A quick Google Maps search sent us halfway across town to the sketchier western section of Sarajevo — which, contrary to general portrayal, isn’t half as bad as your average American city. It still wasn’t pretty by any stretch; even on as cheerfully sunny a day as we had, the starved mouths of long-since gutted warehouses gaped as a stark reminder of the economic realities imparted when a country never fully recovers from a war. Every other storefront of the closest thing Sarajevo had to a strip mall sported boards across their dark interiors, many still pocked with bits of shrapnel from the ’90s. People walked about without much to do, and what little activity was going on lacked the sense of permanence that accompanies steady work.

All of which is to say, we shouldn’t have been surprised when we didn’t find the tattoo parlor.

Dejected, Katie and I boarded the tram (the tram — Sarajevo has one track) on the way home. Take two.

Another search led us to a different shop, Paja Tattoo, that gave off an altogether more comforting vibe. For one, we were reasonably sure it existed. Their website showed fresh activity, churning out pictures of new work on what seemed like a daily basis. Sweetening the deal was its fortunately proximate location, a five-minute walk to the Skenderija market.

Walking into the shop was emblematic of the Bosnian experience: The building wasn’t much, but it was decorated with life and passion. Framed sketches adorned every square inch of white plaster wall. Old curtains and common courtesy divided the waiting area from the studio itself, from which two men emerged. One couldn’t have been older than Katie or myself; the other could’ve been one of our parents.

I heard a grunt and looked up at Paja.
“Bird is dead.” Paja remarked.

The first man, Mesud, began taking down information in fluent English, while the second — Paja himself, as we gradually deduced — nodded impassively. I showed Mesud the two pictures I, for years, had wanted the sketch based off of: a raven in mid-flight. The body of one image was perfect, while the detail on the head of the other was beautiful. Mesud deftly cut the outline and snipped the head from the first one. I heard a grunt and looked up at Paja.

“Bird is dead.” Paja remarked, languidly watching the small piece of paper flutter to the ground.

There wasn’t much to say to that.

Paja traced the outline onto my shoulder, balanced the image in the crook of my elbow, and went about his work. After an initial start, I settled into steady breathing and willed my arm still. The first ten minutes were a pleasant rhythm of small talk punctuated by soft scratches against my skin, until Paja grunted and stopped.

“Eh,” he remarked offhandedly. “Too much blood.”

I whipped my head around and stared at my shoulder.

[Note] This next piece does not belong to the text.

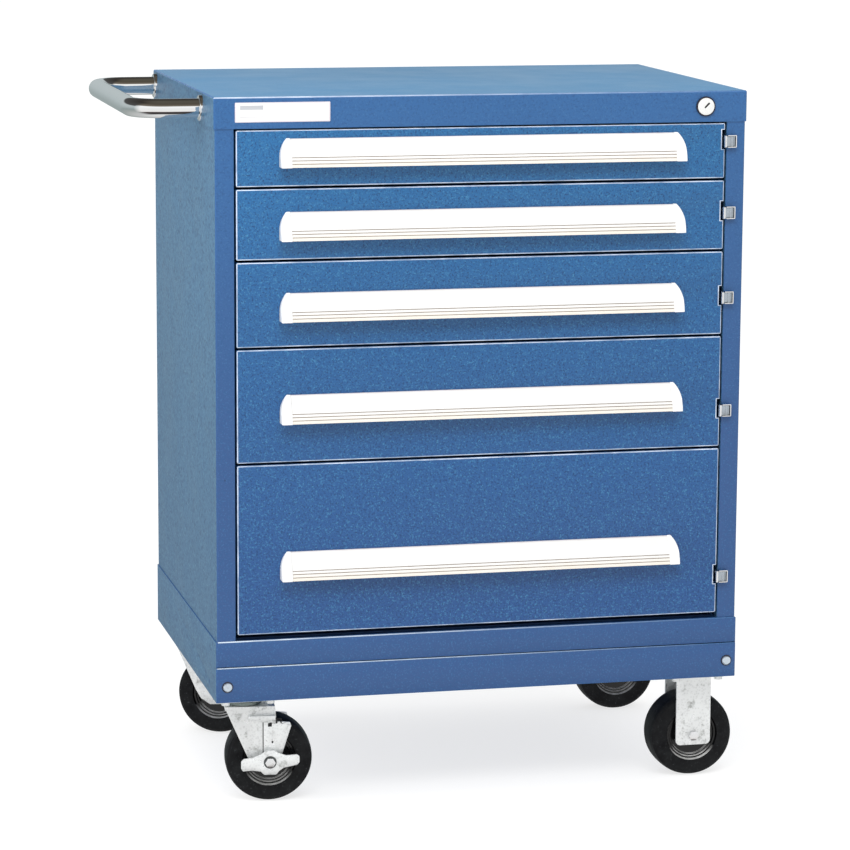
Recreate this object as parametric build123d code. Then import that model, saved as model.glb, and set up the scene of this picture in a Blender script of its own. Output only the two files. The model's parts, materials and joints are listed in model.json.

The slightly reddened — but otherwise clean — outline of a raven stared back. I looked up at Paja in confusion.

With a perfectly straight face and a deadpan tone to match, he looked me in the eye. “I get two jokes,” he declared, raising a finger. “That was one.”

Paja was a jowly, middle-aged artist who went about his work with steady and methodical love. His shop was a testament to his way of life; the walls were adorned with memorable sketches and photographs of clients, and the waiting area could have been a living room if not for the mall traffic passing just beyond the window.

Like many others, Paja left Sarajevo as the wars for control of the former Yugoslavia began to escalate. Spending a bit of time in several countries in his years away, Paja iterated his experiences with all sorts of customers.

“Some men very tough about tattoos,” he said, as his deft hand shaded with remarkable precision. “Some happy about it. Some are calm. But some…” he trailed off, a faint smile on his lips. “Some cry, very squirmy. I have one man, come in for little tattoo on arm. He squirm and shake, and finally I ask, ‘Do you want…’” Paja reached for the word, then started as he found it. “‘Anesthetic?’ And man says, ‘Yes! Please!’”

As he was explaining this story, he put down the needle. At the word “please,” this man pulled out a two-foot-long black rubber club from underneath the chair and leaned over me, holding it inches from my face.

“I ask, ‘You still want?’ And he screams, ‘No, no!’” At this, Paja put the club down and let out a rolling laugh, then picked up the needle and started back in.

I could only assume that was joke number two. I was starting to like this guy.

He finished in an hour and a half and refused the tip I tried to give him. “It is for you,” he said simply, speaking volumes as he inspected his work. It felt raw, every bit the open wound a tattoo is before it heals. More importantly, it was there to stay. Katie (whose seventh bird shone brilliantly) and I left the shop, bound for home on the river.